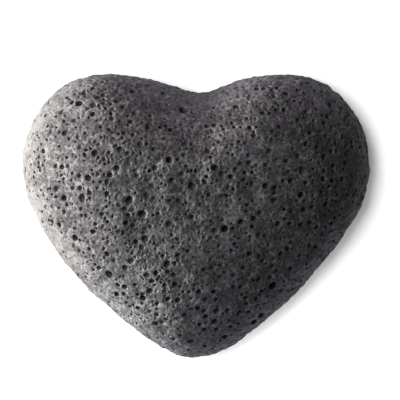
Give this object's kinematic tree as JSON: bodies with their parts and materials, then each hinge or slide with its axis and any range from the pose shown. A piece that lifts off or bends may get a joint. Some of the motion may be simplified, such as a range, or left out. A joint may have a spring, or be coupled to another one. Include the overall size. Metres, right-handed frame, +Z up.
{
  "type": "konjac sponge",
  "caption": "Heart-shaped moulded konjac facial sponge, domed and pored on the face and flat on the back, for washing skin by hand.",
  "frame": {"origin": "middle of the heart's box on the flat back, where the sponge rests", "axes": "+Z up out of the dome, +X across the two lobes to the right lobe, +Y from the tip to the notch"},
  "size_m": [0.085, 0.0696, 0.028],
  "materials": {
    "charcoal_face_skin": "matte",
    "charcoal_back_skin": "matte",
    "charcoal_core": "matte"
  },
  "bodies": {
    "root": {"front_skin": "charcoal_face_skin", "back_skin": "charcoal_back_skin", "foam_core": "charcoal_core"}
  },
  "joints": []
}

The request ->
Output the full listing without altering anything.

Solution to the exercise ->
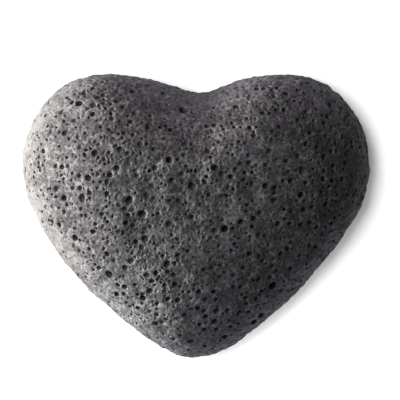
Give this object's kinematic tree as JSON: bodies with their parts and materials, then each hinge or slide with its axis and any range from the pose shown. A piece that lifts off or bends may get a joint. Some of the motion may be simplified, such as a range, or left out. A joint may have a spring, or be coupled to another one. Include the overall size. Metres, right-handed frame, +Z up.
{
  "type": "konjac sponge",
  "caption": "Heart-shaped moulded konjac facial sponge, domed and pored on the face and flat on the back, for washing skin by hand.",
  "frame": {"origin": "middle of the heart's box on the flat back, where the sponge rests", "axes": "+Z up out of the dome, +X across the two lobes to the right lobe, +Y from the tip to the notch"},
  "size_m": [0.085, 0.0696, 0.028],
  "materials": {
    "charcoal_face_skin": "matte",
    "charcoal_back_skin": "matte",
    "charcoal_core": "matte"
  },
  "bodies": {
    "root": {"front_skin": "charcoal_face_skin", "back_skin": "charcoal_back_skin", "foam_core": "charcoal_core"}
  },
  "joints": []
}